In a month every store was stocked to the ceiling, fuel was freely available and at prices lower than the region, there were queues at every till point in the supermarkets and despite the fact that my first post change salary was a miserable US$50 a month, everyone seemed to have money. How on earth do you survive on less than US$2 a day? We did, still cannot quite understand how.

I spent the next 4 years watching a miracle – GDP did not expand at double digits, it grew by over 70 per cent per annum, climbing from US$900 million in 2009 to US$16 billion in 2013. Out of nowhere Zimbabwe became the largest regional market for South Africa and the flight of refugees stopped and then began to reverse. How do you explain that?

Then Mr. Mugabe returned to full control of the State and he immediately rebuilt the Changing room. Inside the Changing room it was always warm and humid with plenty of money to be made – not by hard work or excellence but by theft and skimming off something from whatever you were doing outside. The Changing room became crowded and whenever they came out they flaunted their new wealth – fancy cars, big homes, flying visits to watch a football match in England or a Grand Prix race. Party time, but outside the Changing room darkness descended and under cover of darkness everyone who was not in the Changing room started to go back to doing what they do best – surviving.

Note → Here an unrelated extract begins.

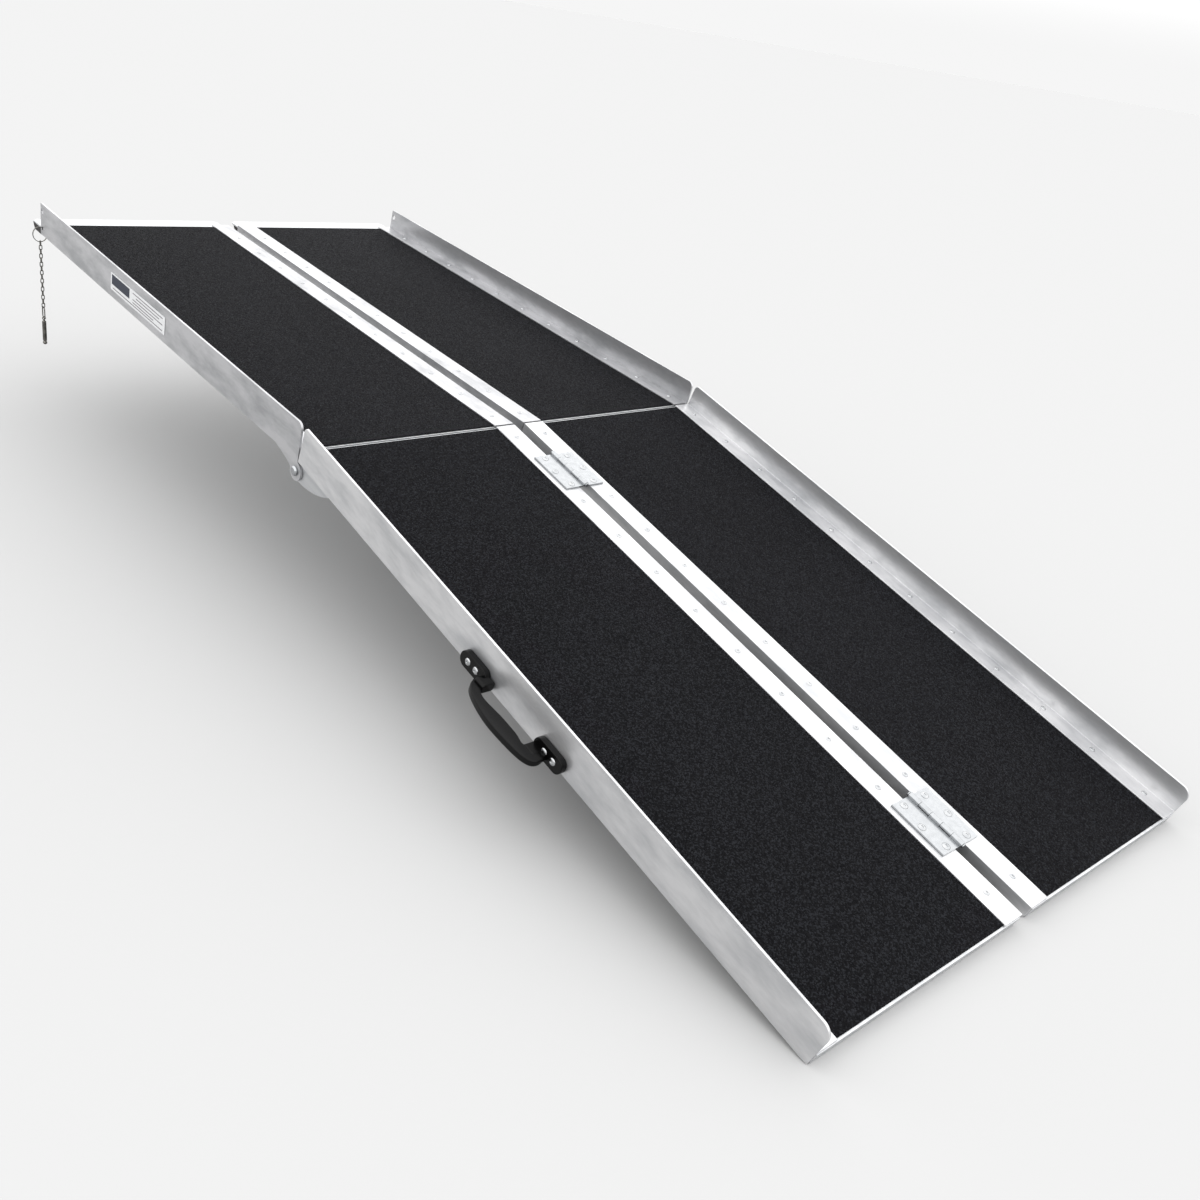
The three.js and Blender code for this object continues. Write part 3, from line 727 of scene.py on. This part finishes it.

Then the Military Assisted Transition in November 2017; we thought here we go again, we are knocking down the Changing room. The national mood was one of instant jubilation. Now three years later we have discovered that if you do not use a sledge hammer like Chinamassa did in 2009, the process of opening up and reform takes time and the guys in the Changing room are resisting the changes. But I am happy that we are again emerging from the dark days of control and theft and that at last the energy, vitality and courage that characterise the Zimbabwean population is going to be given the opportunity to do what they do best – make the damn economy work.

I think the outcome will surprise everyone.